* **Instructions for the task**
Look through the material below and copy exactly the lines from the line with "Write part 2" to the line with "return np.maximum(d, -bore)", those two lines included.

* **Data listing**
━━━

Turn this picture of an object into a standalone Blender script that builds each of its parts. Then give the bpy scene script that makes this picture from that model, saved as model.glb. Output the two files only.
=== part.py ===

━━━

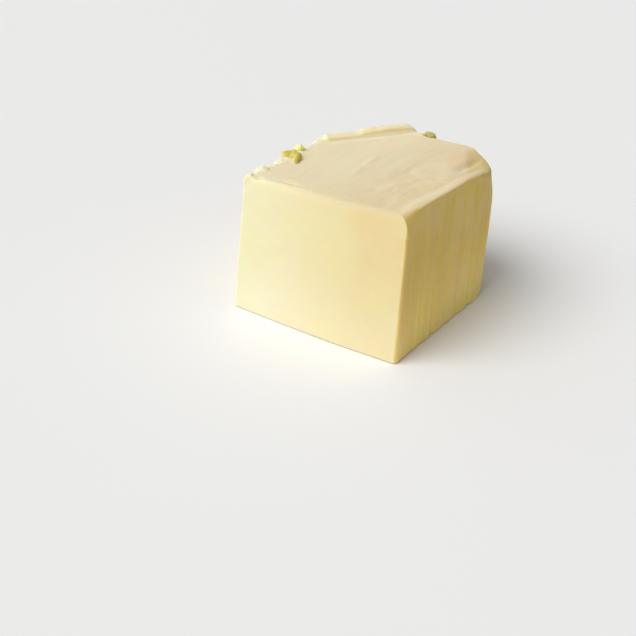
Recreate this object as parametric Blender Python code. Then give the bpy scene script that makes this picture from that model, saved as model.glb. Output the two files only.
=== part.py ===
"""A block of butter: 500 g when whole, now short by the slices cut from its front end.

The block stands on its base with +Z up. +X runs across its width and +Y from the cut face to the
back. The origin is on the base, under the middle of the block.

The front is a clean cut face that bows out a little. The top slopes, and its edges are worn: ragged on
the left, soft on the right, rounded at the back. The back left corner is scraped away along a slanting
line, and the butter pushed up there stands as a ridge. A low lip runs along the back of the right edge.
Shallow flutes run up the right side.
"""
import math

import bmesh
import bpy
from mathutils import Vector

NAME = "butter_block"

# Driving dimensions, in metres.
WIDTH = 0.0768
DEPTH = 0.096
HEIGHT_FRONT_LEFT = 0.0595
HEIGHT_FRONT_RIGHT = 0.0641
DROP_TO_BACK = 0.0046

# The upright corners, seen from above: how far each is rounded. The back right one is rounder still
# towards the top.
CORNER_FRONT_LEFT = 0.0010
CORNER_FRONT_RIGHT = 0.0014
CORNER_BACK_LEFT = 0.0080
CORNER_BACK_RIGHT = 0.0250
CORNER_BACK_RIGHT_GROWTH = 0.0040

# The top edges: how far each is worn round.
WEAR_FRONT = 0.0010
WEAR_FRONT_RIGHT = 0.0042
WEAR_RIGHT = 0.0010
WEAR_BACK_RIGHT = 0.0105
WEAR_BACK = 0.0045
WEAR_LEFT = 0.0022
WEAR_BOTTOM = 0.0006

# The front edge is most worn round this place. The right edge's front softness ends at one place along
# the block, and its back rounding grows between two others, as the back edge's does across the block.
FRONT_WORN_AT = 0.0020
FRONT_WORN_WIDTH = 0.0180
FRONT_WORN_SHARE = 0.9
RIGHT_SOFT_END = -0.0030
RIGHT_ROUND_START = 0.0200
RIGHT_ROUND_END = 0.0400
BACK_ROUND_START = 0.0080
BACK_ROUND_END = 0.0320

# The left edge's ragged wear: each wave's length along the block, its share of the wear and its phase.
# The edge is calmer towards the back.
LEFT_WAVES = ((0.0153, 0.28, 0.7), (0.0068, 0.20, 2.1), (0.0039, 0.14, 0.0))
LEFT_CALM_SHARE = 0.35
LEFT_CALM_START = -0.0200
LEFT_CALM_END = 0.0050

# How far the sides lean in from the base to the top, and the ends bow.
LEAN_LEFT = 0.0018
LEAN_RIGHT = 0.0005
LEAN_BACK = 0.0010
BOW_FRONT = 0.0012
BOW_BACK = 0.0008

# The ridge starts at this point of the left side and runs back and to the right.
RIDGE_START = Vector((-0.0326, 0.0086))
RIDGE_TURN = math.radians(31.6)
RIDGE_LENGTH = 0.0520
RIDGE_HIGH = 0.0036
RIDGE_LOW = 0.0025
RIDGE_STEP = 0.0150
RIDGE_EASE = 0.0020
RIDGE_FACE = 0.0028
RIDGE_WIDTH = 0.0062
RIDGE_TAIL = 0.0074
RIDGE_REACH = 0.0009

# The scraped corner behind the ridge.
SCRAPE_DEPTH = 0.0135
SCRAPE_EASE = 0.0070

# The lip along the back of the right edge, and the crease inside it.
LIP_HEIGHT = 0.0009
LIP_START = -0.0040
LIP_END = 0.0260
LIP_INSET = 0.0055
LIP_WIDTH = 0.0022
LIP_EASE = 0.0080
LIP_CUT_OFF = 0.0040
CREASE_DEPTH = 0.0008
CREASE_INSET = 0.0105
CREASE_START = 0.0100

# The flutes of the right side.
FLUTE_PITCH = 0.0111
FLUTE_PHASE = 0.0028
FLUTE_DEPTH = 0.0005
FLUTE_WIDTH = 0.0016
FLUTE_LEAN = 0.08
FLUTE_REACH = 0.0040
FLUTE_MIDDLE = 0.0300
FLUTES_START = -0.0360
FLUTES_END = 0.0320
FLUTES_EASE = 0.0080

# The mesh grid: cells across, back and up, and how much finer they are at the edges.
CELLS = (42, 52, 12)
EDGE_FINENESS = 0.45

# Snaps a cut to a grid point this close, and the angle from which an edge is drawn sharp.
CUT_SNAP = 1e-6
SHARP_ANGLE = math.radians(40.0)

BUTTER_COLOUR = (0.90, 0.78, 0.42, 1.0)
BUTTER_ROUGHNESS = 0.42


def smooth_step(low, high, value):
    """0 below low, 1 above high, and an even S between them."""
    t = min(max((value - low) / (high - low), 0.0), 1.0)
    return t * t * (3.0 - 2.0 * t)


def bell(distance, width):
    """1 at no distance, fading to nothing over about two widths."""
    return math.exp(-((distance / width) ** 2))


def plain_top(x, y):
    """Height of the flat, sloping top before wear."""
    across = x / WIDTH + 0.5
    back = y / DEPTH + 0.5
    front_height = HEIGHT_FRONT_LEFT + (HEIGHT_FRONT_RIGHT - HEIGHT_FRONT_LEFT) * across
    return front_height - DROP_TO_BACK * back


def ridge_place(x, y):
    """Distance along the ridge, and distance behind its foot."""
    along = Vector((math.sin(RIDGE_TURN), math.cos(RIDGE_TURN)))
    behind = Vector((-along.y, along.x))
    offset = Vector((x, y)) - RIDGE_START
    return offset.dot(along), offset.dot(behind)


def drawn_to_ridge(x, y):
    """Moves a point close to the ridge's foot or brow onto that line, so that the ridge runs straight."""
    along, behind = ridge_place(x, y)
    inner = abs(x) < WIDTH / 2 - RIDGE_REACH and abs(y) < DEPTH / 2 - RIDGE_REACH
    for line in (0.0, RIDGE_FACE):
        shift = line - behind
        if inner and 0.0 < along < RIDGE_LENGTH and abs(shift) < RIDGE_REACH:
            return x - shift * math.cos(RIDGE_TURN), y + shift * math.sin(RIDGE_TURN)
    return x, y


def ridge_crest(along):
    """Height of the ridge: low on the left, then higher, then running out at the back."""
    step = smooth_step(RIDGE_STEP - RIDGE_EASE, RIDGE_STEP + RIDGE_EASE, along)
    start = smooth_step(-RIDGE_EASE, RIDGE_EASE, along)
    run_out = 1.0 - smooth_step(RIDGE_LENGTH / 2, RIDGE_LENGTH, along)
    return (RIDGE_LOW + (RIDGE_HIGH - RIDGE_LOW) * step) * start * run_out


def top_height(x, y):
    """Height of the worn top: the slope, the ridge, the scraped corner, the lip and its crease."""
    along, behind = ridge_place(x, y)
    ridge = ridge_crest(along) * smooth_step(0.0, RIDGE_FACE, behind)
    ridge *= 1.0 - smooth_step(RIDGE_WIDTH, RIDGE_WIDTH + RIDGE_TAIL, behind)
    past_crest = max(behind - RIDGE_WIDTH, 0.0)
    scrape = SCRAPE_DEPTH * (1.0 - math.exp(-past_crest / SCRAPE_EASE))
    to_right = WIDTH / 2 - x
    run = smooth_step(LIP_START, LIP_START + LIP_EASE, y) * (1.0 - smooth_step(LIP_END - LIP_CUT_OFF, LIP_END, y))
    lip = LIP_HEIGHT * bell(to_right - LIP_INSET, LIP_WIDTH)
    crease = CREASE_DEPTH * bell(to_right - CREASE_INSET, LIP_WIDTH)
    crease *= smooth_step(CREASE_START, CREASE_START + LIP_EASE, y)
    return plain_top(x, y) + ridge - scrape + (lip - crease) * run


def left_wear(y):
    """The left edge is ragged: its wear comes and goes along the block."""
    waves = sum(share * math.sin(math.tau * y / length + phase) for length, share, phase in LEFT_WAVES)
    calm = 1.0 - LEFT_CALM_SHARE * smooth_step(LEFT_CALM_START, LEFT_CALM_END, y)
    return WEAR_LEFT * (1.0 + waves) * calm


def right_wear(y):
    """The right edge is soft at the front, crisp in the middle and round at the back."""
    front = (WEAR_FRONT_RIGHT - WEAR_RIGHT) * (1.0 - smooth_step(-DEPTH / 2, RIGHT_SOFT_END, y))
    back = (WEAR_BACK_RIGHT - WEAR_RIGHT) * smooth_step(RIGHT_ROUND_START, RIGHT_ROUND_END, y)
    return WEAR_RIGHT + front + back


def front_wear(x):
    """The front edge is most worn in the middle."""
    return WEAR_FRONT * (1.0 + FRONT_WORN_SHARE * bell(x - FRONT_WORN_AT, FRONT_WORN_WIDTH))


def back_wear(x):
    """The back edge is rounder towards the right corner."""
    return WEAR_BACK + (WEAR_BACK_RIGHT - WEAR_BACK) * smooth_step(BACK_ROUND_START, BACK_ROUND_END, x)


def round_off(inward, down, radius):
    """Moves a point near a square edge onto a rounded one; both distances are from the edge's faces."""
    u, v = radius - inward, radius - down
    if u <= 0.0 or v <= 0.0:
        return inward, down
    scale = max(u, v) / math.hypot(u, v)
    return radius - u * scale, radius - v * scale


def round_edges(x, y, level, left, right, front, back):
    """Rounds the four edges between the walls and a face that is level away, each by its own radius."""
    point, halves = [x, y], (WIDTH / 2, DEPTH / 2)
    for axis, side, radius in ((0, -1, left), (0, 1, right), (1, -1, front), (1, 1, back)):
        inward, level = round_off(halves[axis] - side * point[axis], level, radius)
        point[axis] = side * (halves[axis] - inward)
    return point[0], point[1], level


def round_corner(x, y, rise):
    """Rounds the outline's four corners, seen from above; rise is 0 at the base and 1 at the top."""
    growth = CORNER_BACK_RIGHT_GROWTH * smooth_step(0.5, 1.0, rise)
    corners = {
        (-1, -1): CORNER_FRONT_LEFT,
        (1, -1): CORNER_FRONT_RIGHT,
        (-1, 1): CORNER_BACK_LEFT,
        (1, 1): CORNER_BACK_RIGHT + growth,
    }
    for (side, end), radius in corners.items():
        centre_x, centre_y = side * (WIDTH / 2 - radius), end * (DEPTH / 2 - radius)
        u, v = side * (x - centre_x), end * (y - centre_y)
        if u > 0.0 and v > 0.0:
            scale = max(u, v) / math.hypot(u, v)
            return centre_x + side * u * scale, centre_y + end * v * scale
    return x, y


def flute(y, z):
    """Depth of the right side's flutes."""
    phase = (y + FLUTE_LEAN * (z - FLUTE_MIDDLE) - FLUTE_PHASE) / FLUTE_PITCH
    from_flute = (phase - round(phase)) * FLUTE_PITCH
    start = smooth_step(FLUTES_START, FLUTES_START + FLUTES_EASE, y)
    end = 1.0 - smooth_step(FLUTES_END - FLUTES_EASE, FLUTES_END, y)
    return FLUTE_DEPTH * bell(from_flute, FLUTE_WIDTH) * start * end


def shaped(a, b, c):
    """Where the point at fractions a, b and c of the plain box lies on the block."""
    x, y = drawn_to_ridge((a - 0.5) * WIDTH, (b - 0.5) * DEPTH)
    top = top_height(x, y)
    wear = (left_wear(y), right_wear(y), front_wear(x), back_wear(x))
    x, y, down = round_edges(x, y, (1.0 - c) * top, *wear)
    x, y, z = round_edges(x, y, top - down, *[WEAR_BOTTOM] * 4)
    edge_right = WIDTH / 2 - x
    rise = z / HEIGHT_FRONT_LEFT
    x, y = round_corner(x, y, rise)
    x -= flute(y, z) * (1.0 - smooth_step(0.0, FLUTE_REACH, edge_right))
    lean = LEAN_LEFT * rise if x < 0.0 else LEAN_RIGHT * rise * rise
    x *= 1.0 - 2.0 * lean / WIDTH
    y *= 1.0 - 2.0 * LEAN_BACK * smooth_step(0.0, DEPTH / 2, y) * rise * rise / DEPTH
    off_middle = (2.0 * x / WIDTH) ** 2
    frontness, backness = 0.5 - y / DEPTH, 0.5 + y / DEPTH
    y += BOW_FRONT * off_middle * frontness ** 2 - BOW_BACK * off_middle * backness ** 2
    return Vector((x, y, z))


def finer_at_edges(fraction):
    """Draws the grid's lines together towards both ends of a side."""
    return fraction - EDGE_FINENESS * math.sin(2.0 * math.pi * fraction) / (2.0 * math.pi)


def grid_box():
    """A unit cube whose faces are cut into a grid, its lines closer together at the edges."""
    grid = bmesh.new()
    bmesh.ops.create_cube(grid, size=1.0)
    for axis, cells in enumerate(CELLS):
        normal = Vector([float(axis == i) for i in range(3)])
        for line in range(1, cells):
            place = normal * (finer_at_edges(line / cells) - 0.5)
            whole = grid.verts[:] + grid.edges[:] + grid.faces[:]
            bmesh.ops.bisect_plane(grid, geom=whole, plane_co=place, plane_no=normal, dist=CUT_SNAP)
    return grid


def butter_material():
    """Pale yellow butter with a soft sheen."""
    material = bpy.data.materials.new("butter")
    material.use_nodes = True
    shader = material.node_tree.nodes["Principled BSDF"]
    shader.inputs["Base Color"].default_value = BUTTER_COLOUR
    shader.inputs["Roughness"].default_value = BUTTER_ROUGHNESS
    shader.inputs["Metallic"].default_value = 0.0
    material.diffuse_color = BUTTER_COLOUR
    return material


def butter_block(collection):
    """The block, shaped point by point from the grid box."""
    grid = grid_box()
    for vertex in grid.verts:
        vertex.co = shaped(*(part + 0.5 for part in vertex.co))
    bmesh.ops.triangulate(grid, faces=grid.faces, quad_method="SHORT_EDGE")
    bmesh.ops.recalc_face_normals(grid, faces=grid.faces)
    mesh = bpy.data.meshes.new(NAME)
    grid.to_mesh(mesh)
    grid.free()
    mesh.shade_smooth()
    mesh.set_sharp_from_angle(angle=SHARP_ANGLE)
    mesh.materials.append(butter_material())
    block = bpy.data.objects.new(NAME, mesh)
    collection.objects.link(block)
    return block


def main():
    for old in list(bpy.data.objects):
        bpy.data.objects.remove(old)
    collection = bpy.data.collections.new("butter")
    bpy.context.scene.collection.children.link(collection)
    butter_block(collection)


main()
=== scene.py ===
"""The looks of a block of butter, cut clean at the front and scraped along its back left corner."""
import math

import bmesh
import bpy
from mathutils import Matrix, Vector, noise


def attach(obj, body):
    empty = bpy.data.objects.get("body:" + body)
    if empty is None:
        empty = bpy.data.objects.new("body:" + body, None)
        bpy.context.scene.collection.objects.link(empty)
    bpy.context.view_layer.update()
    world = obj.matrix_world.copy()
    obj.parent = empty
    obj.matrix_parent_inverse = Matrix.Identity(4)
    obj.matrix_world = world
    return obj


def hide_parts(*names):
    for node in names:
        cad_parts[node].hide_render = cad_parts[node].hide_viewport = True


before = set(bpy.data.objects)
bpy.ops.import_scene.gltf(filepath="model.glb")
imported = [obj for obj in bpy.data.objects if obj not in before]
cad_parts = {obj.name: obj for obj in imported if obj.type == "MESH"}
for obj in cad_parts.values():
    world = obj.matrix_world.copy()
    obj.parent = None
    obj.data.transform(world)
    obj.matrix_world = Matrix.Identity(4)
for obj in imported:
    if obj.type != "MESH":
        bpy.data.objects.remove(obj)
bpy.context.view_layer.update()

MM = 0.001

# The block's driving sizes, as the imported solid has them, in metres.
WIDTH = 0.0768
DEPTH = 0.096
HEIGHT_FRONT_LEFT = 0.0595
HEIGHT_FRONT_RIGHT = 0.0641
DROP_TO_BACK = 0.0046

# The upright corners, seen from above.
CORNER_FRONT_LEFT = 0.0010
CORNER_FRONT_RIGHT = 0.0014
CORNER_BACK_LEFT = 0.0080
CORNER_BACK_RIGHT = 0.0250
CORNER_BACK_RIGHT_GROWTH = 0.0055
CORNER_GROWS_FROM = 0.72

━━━

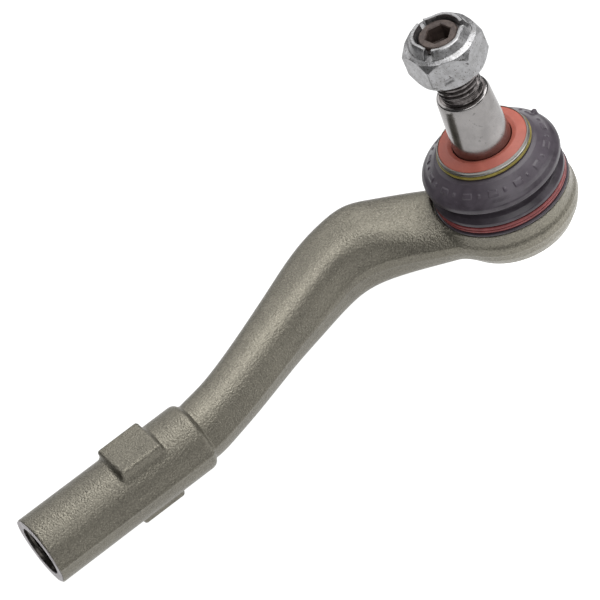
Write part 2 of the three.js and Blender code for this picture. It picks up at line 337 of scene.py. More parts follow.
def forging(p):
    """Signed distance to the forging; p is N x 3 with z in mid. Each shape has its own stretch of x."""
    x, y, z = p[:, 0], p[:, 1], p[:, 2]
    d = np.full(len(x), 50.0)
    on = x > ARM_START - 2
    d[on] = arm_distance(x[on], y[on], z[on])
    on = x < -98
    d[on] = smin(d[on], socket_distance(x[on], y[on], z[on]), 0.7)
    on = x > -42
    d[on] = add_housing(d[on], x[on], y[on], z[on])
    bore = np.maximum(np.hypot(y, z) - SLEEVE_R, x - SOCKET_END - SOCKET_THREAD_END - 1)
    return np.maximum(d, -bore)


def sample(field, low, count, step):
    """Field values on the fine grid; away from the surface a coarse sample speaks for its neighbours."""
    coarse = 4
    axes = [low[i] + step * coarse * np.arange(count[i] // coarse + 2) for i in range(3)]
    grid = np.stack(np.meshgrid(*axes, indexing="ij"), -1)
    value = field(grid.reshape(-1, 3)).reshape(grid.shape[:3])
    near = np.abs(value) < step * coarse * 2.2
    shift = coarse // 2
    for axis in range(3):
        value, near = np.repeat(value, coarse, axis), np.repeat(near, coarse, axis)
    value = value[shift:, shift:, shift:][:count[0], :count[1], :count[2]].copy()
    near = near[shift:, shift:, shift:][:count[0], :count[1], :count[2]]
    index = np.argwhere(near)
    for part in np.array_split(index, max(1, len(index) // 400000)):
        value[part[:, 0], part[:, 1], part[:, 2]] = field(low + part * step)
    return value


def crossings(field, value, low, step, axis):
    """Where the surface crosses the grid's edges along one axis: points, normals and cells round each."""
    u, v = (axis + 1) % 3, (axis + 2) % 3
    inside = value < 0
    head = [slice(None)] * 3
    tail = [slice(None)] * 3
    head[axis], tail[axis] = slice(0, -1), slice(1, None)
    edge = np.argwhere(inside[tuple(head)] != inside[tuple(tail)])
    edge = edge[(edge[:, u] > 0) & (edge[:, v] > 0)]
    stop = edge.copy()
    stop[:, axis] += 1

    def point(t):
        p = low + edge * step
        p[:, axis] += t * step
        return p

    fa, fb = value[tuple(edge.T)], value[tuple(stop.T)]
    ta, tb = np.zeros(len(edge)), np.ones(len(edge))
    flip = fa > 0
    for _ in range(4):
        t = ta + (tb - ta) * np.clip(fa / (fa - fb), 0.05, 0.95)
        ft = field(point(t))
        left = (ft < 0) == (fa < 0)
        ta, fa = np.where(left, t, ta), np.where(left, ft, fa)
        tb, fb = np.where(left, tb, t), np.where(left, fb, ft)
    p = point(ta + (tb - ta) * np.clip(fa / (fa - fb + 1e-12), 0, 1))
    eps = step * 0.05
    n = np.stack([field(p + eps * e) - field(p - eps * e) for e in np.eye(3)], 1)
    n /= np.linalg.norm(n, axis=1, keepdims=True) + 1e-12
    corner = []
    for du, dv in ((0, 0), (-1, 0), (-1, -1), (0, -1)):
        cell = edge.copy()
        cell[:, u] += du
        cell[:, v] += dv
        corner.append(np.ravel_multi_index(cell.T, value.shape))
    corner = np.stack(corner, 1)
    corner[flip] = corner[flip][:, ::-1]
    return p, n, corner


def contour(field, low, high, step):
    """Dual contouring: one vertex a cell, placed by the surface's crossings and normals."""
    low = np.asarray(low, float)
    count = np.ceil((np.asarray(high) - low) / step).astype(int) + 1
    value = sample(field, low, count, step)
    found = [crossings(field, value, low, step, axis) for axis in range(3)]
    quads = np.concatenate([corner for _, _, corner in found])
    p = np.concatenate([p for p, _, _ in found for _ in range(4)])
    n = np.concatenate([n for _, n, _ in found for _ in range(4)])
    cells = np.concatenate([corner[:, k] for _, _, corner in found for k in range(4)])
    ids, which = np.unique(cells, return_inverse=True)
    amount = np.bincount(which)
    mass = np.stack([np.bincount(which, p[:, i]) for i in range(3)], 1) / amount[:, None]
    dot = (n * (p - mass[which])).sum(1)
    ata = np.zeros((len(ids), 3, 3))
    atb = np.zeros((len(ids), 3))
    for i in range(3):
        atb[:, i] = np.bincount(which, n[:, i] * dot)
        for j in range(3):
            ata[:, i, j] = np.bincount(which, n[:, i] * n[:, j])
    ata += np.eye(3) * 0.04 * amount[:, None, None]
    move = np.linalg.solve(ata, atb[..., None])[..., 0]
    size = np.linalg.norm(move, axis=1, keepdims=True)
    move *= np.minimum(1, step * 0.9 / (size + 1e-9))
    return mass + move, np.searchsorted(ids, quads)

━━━

* **Solution below**
Write part 2 of the three.js and Blender code for this picture. It picks up at line 337 of scene.py. More parts follow.
def forging(p):
    """Signed distance to the forging; p is N x 3 with z in mid. Each shape has its own stretch of x."""
    x, y, z = p[:, 0], p[:, 1], p[:, 2]
    d = np.full(len(x), 50.0)
    on = x > ARM_START - 2
    d[on] = arm_distance(x[on], y[on], z[on])
    on = x < -98
    d[on] = smin(d[on], socket_distance(x[on], y[on], z[on]), 0.7)
    on = x > -42
    d[on] = add_housing(d[on], x[on], y[on], z[on])
    bore = np.maximum(np.hypot(y, z) - SLEEVE_R, x - SOCKET_END - SOCKET_THREAD_END - 1)
    return np.maximum(d, -bore)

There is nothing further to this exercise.